* [Input rows]:
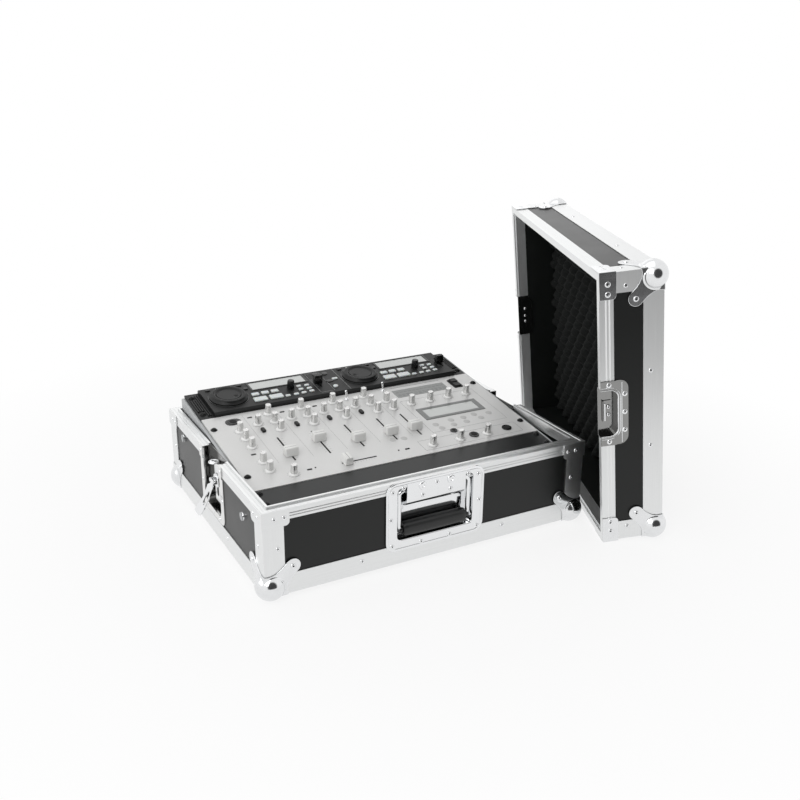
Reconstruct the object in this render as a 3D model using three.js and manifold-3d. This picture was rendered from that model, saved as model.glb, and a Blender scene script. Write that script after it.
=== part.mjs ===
// DJ mixer flight case: a laminated plywood tray with aluminium edging holds a rack mixer and a twin
// player controller on sloped rails, and its lid is taken off and stands beside it.
// Millimetres, +Z up, +X to the right and +Y to the back. The origin is on the surface that the case
// stands on, under the centre of the tray.
import * as THREE from "three";
import { mergeVertices } from "three/addons/utils/BufferGeometryUtils.js";
import Module from "manifold-3d";

const wasm = await Module();
wasm.setup();

// Rack gear: standard widths and heights, set on rails that slope up to the back
const rackWidth = 482.6;
const rackUnitHeight = 44.45;
const rackGap = 0.8;
const rackTilt = THREE.MathUtils.degToRad(7);
const mixerUnits = 5;
const playerUnits = 2;
const rackFrontY = 91.5;

// Driving sizes of the case: the gear and the room round it give its width and depth
const rackSideRoom = 20.7;
const rackRearRoom = 15.7;
const caseWidth = rackWidth + 2 * rackSideRoom;
const gearLength = (mixerUnits + playerUnits) * rackUnitHeight;
const caseDepth = rackFrontY + gearLength * Math.cos(rackTilt) + rackRearRoom;
const trayHeight = 128;
const lidHeight = 93;
const rackFrontDrop = 12.8;
const rackFrontZ = trayHeight - rackFrontDrop;
const panelThickness = 9;

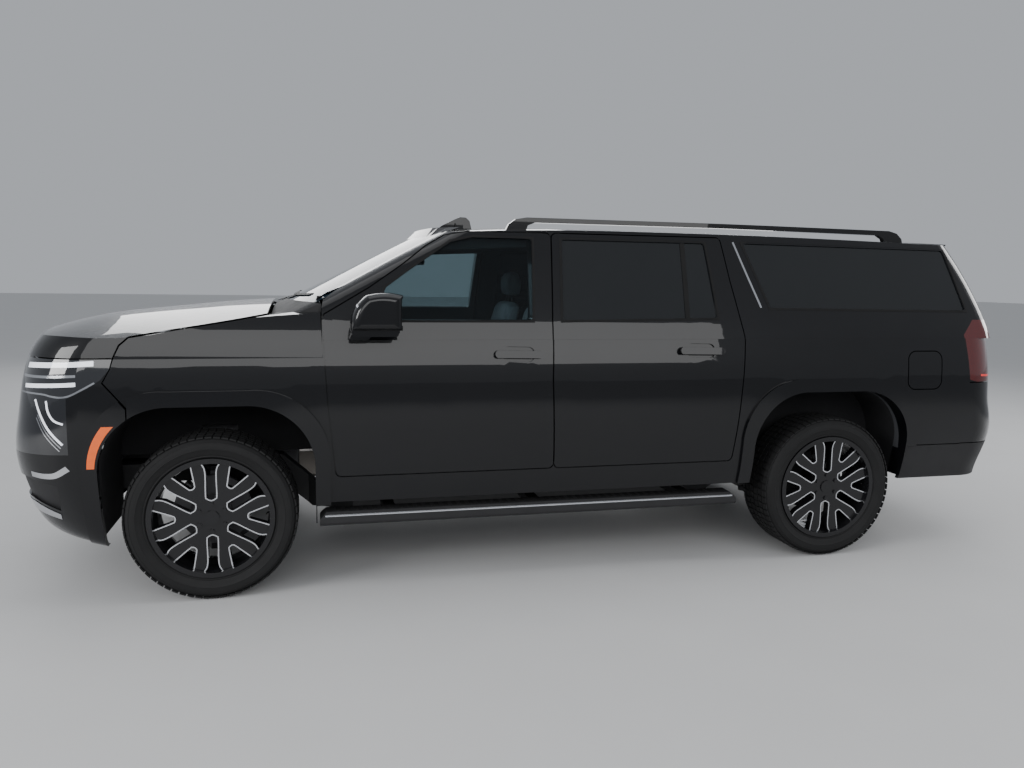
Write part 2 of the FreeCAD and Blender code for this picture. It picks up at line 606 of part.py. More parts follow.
# Wheels: six V spokes with open channels between them, a bare centre cap and six nuts
FACE_Y = -978.0
SPOKE_T = 42.0
HUB_R = 90.0
NUT_CIRCLE = 68.0
CHANNEL = [(90, -22), (230, -22), (296, -46), (296, 46), (230, 22), (90, 22)]
POCKET = [(174, -12), (296, -55), (296, 55), (174, 12)]
RIM_PROFILE = [
    (274, -998), (299, -998), (299, -982), (RIM_R, -981), (RIM_R, -757), (299, -756), (299, -740),
    (274, -740), (262, -800), (262, -900), (272, -960),
]


def wheel(xc):
    centre = V(xc, 0, TYRE_R)
    turn = V(0, 1, 0)
    ring = [V(xc + r, y, TYRE_R) for r, y in RIM_PROFILE]
    barrel = Part.Face(Part.makePolygon(ring + [ring[0]])).revolve(centre, turn, 360)
    face = rod(280, (xc, FACE_Y, TYRE_R), (xc, FACE_Y + SPOKE_T, TYRE_R))
    holes = []
    nuts = []
    for i in range(6):
        for outline, at, r in ((CHANNEL, 30.0, 18.0), (POCKET, 0.0, 10.0)):
            hole = prism([(xc + s, TYRE_R + t) for s, t in outline],
                         "y", FACE_Y - 20, FACE_Y + SPOKE_T + 20, r)
            hole.rotate(centre, turn, at + 60.0 * i)
            holes.append(hole)
        a = math.radians(30 + 60 * i)
        x, z = xc + NUT_CIRCLE * math.cos(a), TYRE_R + NUT_CIRCLE * math.sin(a)
        nuts.append(rod(11, (x, FACE_Y - 9, z), (x, FACE_Y + 8, z)))
    hub = rod(HUB_R - 6, (xc, FACE_Y + 6, TYRE_R), (xc, -HUB_FACE_Y, TYRE_R))
    cap = rod(36, (xc, FACE_Y - 7, TYRE_R), (xc, FACE_Y + 8, TYRE_R))
    return one([barrel, face.cut(holes), hub, cap] + nuts)


TYRE_SIDES = 56
BEAD_IN = 112.0


def tyre(xc):
    """Tyre without tread: a section carried round the axle as flat-sided rings."""
    half = TYRE_W / 2
    bore = (RIM_R + 0.2) / math.cos(math.pi / TYRE_SIDES)
    side = [(bore, BEAD_IN), (RIM_R + 11, BEAD_IN), (RIM_R + 28, half - 5), (TYRE_R - 62, half),
            (TYRE_R - 20, half - 9), (TYRE_R, half - 34)]
    section = [(r, -y) for r, y in side] + [(r, y) for r, y in reversed(side)]
    rings = []
    for i in range(TYRE_SIDES):
        a = 2 * math.pi * i / TYRE_SIDES - math.pi / 2
        rings.append([V(xc + r * math.cos(a), y - TRACK_HALF, TYRE_R + r * math.sin(a)) for r, y in section])
    faces = []
    for i, ring in enumerate(rings):
        nxt = rings[(i + 1) % TYRE_SIDES]
        for j in range(len(section)):
            k = (j + 1) % len(section)
            faces.append(Part.Face(Part.makePolygon([ring[j], ring[k], nxt[k], nxt[j], ring[j]])))
    solid = Part.Solid(Part.makeShell(faces))
    return solid if solid.Volume > 0 else solid.reversed()


for end, xc in (("front", FRONT_AXLE), ("rear", REAR_AXLE)):
    w = wheel(xc)
    t = tyre(xc)
    for side, turn in (("left", lambda s: s), ("right", mirrored)):
        save("wheel_" + end + "_" + side, turn(w))
        save("tyre_" + end + "_" + side, turn(t))

# Steering knuckles on the kingpin line, with the brake disc and hub
BRAKE_R = 175.0
ARM_DROP = BRAKE_R + 14.0


def knuckle(xc):
    flange = rod(80, (xc, -HUB_FACE_Y + REST, TYRE_R), (xc, -HUB_FACE_Y + 22, TYRE_R))
    disc = rod(BRAKE_R, (xc, -HUB_FACE_Y + 22, TYRE_R), (xc, -HUB_FACE_Y + 50, TYRE_R))
    carrier = rod(62, (xc, -HUB_FACE_Y + 50, TYRE_R), (xc, -740, TYRE_R))
    post = prism([(xc - 30, TYRE_R - ARM_DROP), (xc + 30, TYRE_R - ARM_DROP), (xc + 24, TYRE_R + 190),
                  (xc - 24, TYRE_R + 190)], "y", -784, -744)
    return one([flange, disc, carrier, post])


k = knuckle(FRONT_AXLE)
save("knuckle_left", k)
save("knuckle_right", mirrored(k))

# Front suspension: arms and struts end at the knuckle
arm_low = prism([
    (FRONT_AXLE - 190, -400), (FRONT_AXLE + 190, -400), (FRONT_AXLE + 150, -470),
    (FRONT_AXLE + 30, -780), (FRONT_AXLE - 30, -780), (FRONT_AXLE - 150, -470),
], "z", TYRE_R - ARM_DROP - 32, TYRE_R - ARM_DROP - REST)
arm_up = prism([
    (FRONT_AXLE - 160, -428), (FRONT_AXLE + 160, -428),
    (FRONT_AXLE + 26, -780), (FRONT_AXLE - 26, -780),
], "z", TYRE_R + 190 + REST, TYRE_R + 214)
strut = rod(34, (FRONT_AXLE, -560, TYRE_R - ARM_DROP - 10), (FRONT_AXLE, -520, 760))
tower = box(FRONT_AXLE - 60, FRONT_AXLE + 60, -560, -340, 560, 640)
front = one([arm_low, arm_up, strut, tower])
cradle = box(FRONT_AXLE - 60, FRONT_AXLE + 60, -430, 430, 195, 330)
posts = [box(FRONT_AXLE - 60, FRONT_AXLE + 60, y - 45, y + 45, 330, 470) for y in (-385, 385)]
save("front_suspension", one([front, mirrored(front), cradle] + posts).cut(one(frame)))

# Rear axle carrier, arms and half shafts
shaft = rod(26, (REAR_AXLE, -HUB_FACE_Y + REST, TYRE_R), (REAR_AXLE, -120, TYRE_R))
hub = rod(80, (REAR_AXLE, -HUB_FACE_Y + REST, TYRE_R), (REAR_AXLE, -HUB_FACE_Y + 25, TYRE_R))
disc = rod(175, (REAR_AXLE, -HUB_FACE_Y + 25, TYRE_R), (REAR_AXLE, -HUB_FACE_Y + 50, TYRE_R))
upright = box(REAR_AXLE - 60, REAR_AXLE + 60, -790, -740, TYRE_R - 120, TYRE_R + 120)
arm = prism([
    (REAR_AXLE - 260, -430), (REAR_AXLE + 200, -430), (REAR_AXLE + 50, -780), (REAR_AXLE - 50, -780),
], "z", TYRE_R - 150, TYRE_R - 118)
spring = rod(60, (REAR_AXLE, -460, TYRE_R - 130), (REAR_AXLE, -460, 480))
half_axle = one([shaft, hub, disc, upright, arm, spring])
diff = Part.makeSphere(150, V(REAR_AXLE, 0, TYRE_R))
rear_beam = box(REAR_AXLE - 200, REAR_AXLE - 120, -500, 500, 255, 330)
rear_beam2 = box(REAR_AXLE + 110, REAR_AXLE + 180, -500, 500, 255, 330)
save("rear_suspension", one([half_axle, mirrored(half_axle), diff, rear_beam, rear_beam2]).cut(one(frame)))

# Engine, tank, exhaust, spare wheel
save("engine", box(-2280, -1480, -260, 260, 480, 1180).fuse(
    box(-1900, -1800, -340, 340, 520, 580)).cut(one(frame)))
save("fuel_tank", box(-700, 550, -400, -120, 300, FLOOR_Z - 25).fuse([
    box(-600, -560, -420, -100, FLOOR_Z - 25, FLOOR_Z),
    box(400, 440, -420, -100, FLOOR_Z - 25, FLOOR_Z),
]).cut(one(frame)))
save("exhaust", one([
    rod(32, (-1480, 180, 350), (300, 180, 350)),
    box(300, 900, 90, 280, 290, 405),
    rod(32, (900, 180, 350), (1240, 180, 350)),
    box(-1480, -1380, 100, 260, 350, 500),
]).cut(one(frame)))
save("spare_wheel", rod(370, (2190, 0, 440), (2190, 0, 660)).fuse(
    rod(14, (2190, 0, 600), (2190, 0, REAR_FLOOR_Z))).cut(one(frame)))

# Running boards, roof rails
BOARD = [
    (-972, 338), (-980, 352), (-980, 392), (-966, 406), (-870, 406), (-850, 388), (-850, 350), (-880, 330),
]
board = prism(BOARD, "x", -1361, 950).common(prism(
    [(-1361, 300), (950, 300), (950, 372), (905, 420), (-1316, 420), (-1361, 372)], "y", -1000, -800, 20.0))
brackets = [box(x - 30, x + 30, -860, -520, 340, 385) for x in (-1000, -200, 700)]
save_pair("running_boards", one([board] + brackets).cut(one(frame)))
RAIL = [
    (-378, 1830), (-350, 1884), (-312, 1912), (-250, 1923), (900, 1923), (2010, 1912),
    (2064, 1898), (2100, 1866), (2112, 1820), (1992, 1820), (1972, 1864), (1936, 1884),
    (900, 1896), (-205, 1896), (-244, 1880), (-262, 1830),
]
rail = prism(RAIL, "y", -748, -714).cut(mass("up", 0.0))
save_pair("roof_rails", rail.cut(prism([(-752, 1916), (-738, 1930), (-752, 1930)], "x", -500, 2200)))

# Mirrors: a housing that narrows outwards, with a flat glass bay at its rear, on a flat foot
MIRROR_C = (-1078.0, 1424.0)
MIRROR_ROWS = [
    (-1036, 0.80), (-1075, 0.97), (-1130, 1.00), (-1172, 0.90), (-1190, 0.62),
]


def mirror_ring(y, k):
    cx, cz = MIRROR_C
    x0, x1, z0, z1 = cx - 128 * k, cx + 122 * k, cz - 88 * k, cz + 94 * k
    return Part.Wire([
        Part.Arc(V(x0, y, z0), V(x0 + 22 * k, y, cz + 22 * k), V(cx - 52 * k, y, z1 - 12 * k)).toShape(),
        Part.Arc(V(cx - 52 * k, y, z1 - 12 * k), V(cx + 30 * k, y, z1), V(x1, y, z1 - 12 * k)).toShape(),
        Part.LineSegment(V(x1, y, z1 - 12 * k), V(x1, y, z0)).toShape(),
        Part.LineSegment(V(x1, y, z0), V(x0, y, z0)).toShape(),
    ])


housing = Part.makeLoft([mirror_ring(y, k) for y, k in MIRROR_ROWS], True, False)
glass_bay = box(MIRROR_C[0] + 90, -800, -1168, -1052, MIRROR_C[1] - 66, MIRROR_C[1] + 66)
skirt = prism([(-1196, 1308), (-985, 1308), (-966, 1345), (-1206, 1345)], "y", -1150, -1050, 12.0)
arm = prism([
    (-1212, 1286), (-1118, 1286), (-1086, 1330), (-1100, 1352), (-1180, 1352),
], "y", -1070, -900, 8.0)
mirror = one([housing.cut(glass_bay), skirt, arm]).cut([mass("up", 0.0), mass("low", 0.0)])
save("mirror_left", mirror)
save("mirror_right", mirrored(mirror))

# Cabin
def seat(x, y, w, z, back):
    base = box(x - 30, x + 440, y - w / 2 + 40, y + w / 2 - 40, z, z + 160)
    cushion = box(x - 60, x + 480, y - w / 2, y + w / 2, z + 160, z + 330)
    rest = prism([(x + 420, z + 330), (x + 540, z + 330), (x + 680, z + back), (x + 590, z + back)], "y",
                 y - w / 2 + 10, y + w / 2 - 10)
    head = box(x + 590, x + 700, y - 130, y + 130, z + back, z + back + 190)
    return one([base, cushion, rest, head])


top = FLOOR_Z + FLOOR_T
save("front_seats", Part.makeCompound([seat(-700, y, 540, top, 880) for y in (-430, 430)]))
save("middle_seats", Part.makeCompound([seat(180, y, 540, top, 860) for y in (-430, 430)]))
third = one([box(1220, 1660, -590, 590, REAR_FLOOR_Z + FLOOR_T, REAR_FLOOR_Z + 300),
             prism([(1620, 1000), (1740, 1000), (1860, 1520), (1780, 1520)], "y", -590, 590)])
save("third_row", third)
DASH = [(FIREWALL_X, 900), (-1060, 900), (-1000, 1080), (-1010, 1290), (-1100, 1340), (FIREWALL_X, 1370)]
dash = prism(DASH, "y", -840, 840)
console = box(-1100, -350, -130, 130, top, top + 330)
WHEEL_C = (-830.0, -430.0, 1180.0)
TILT = 25.0
ring = Part.makeTorus(190, 16, V(0, 0, 0), V(0, 0, 1))
hubcap = Part.makeCylinder(60, 40, V(0, 0, -30))
spokes = [box(-190, 190, -18, 18, -18, 0)]
column = Part.makeCylinder(26, 110, V(0, 0, -140))
steer = one([ring, hubcap, column] + spokes)
steer.rotate(V(0, 0, 0), V(0, 1, 0), 90 - TILT)
steer.translate(V(*WHEEL_C))
shroud = Part.makeCylinder(44, 160, V(0, 0, -300 - REST))
shroud.rotate(V(0, 0, 0), V(0, 1, 0), 90 - TILT)
shroud.translate(V(*WHEEL_C))
save("dashboard", one([dash, console, shroud]))
save("steering_wheel", steer)
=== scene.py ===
"""Dresses the full-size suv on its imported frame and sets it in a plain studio."""

import logging
import math
from dataclasses import dataclass, field
from enum import Enum
from typing import Any, Callable, Optional, Sequence, Union

import bmesh
import bpy
from mathutils import Matrix, Vector
from mathutils.bvhtree import BVHTree


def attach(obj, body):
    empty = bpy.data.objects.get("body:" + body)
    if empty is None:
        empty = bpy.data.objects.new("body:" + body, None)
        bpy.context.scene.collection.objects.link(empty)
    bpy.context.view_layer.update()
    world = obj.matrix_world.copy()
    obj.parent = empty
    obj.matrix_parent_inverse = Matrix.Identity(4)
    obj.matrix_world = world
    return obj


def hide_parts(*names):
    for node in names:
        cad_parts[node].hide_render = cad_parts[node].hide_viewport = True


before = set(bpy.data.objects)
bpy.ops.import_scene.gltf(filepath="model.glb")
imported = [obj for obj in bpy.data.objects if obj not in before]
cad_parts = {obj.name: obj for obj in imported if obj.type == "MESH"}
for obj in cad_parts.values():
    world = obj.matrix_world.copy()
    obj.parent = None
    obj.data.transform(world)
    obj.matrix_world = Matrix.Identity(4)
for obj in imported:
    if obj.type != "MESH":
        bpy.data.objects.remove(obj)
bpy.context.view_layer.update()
NODES: dict[str, bpy.types.Object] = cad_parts
LOG = logging.getLogger("suv")

Number = Union[int, float]
Colour = tuple[float, float, float]
Point = tuple[float, float, float]
Flat = tuple[float, float]
Ring = list[bmesh.types.BMVert]

TURN = 2 * math.pi
SHARP_ANGLE = math.radians(38)
RAY_START = 0.6
RAY_REACH = 3.6
SIDE_PLANE = -0.95
ROOF_PLANE = 1.75
END_PLANE = 2.6
BUTTON_SIDES = 20
CLOTH_PRESSURE = 4.0
CLOTH_QUALITY = 3
CLOTH_FRAMES = 20
BLOCK_RINGS = 9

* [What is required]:
Extract the lines from the line with "top = FLOOR_Z + FLOOR_T" to the line with "imported = [obj", inclusive, reproducing them exactly and leaving out every other line.

* [Expected answer]:
top = FLOOR_Z + FLOOR_T
save("front_seats", Part.makeCompound([seat(-700, y, 540, top, 880) for y in (-430, 430)]))
save("middle_seats", Part.makeCompound([seat(180, y, 540, top, 860) for y in (-430, 430)]))
third = one([box(1220, 1660, -590, 590, REAR_FLOOR_Z + FLOOR_T, REAR_FLOOR_Z + 300),
             prism([(1620, 1000), (1740, 1000), (1860, 1520), (1780, 1520)], "y", -590, 590)])
save("third_row", third)
DASH = [(FIREWALL_X, 900), (-1060, 900), (-1000, 1080), (-1010, 1290), (-1100, 1340), (FIREWALL_X, 1370)]
dash = prism(DASH, "y", -840, 840)
console = box(-1100, -350, -130, 130, top, top + 330)
WHEEL_C = (-830.0, -430.0, 1180.0)
TILT = 25.0
ring = Part.makeTorus(190, 16, V(0, 0, 0), V(0, 0, 1))
hubcap = Part.makeCylinder(60, 40, V(0, 0, -30))
spokes = [box(-190, 190, -18, 18, -18, 0)]
column = Part.makeCylinder(26, 110, V(0, 0, -140))
steer = one([ring, hubcap, column] + spokes)
steer.rotate(V(0, 0, 0), V(0, 1, 0), 90 - TILT)
steer.translate(V(*WHEEL_C))
shroud = Part.makeCylinder(44, 160, V(0, 0, -300 - REST))
shroud.rotate(V(0, 0, 0), V(0, 1, 0), 90 - TILT)
shroud.translate(V(*WHEEL_C))
save("dashboard", one([dash, console, shroud]))
save("steering_wheel", steer)
=== scene.py ===
"""Dresses the full-size suv on its imported frame and sets it in a plain studio."""

import logging
import math
from dataclasses import dataclass, field
from enum import Enum
from typing import Any, Callable, Optional, Sequence, Union

import bmesh
import bpy
from mathutils import Matrix, Vector
from mathutils.bvhtree import BVHTree


def attach(obj, body):
    empty = bpy.data.objects.get("body:" + body)
    if empty is None:
        empty = bpy.data.objects.new("body:" + body, None)
        bpy.context.scene.collection.objects.link(empty)
    bpy.context.view_layer.update()
    world = obj.matrix_world.copy()
    obj.parent = empty
    obj.matrix_parent_inverse = Matrix.Identity(4)
    obj.matrix_world = world
    return obj


def hide_parts(*names):
    for node in names:
        cad_parts[node].hide_render = cad_parts[node].hide_viewport = True


before = set(bpy.data.objects)
bpy.ops.import_scene.gltf(filepath="model.glb")
imported = [obj for obj in bpy.data.objects if obj not in before]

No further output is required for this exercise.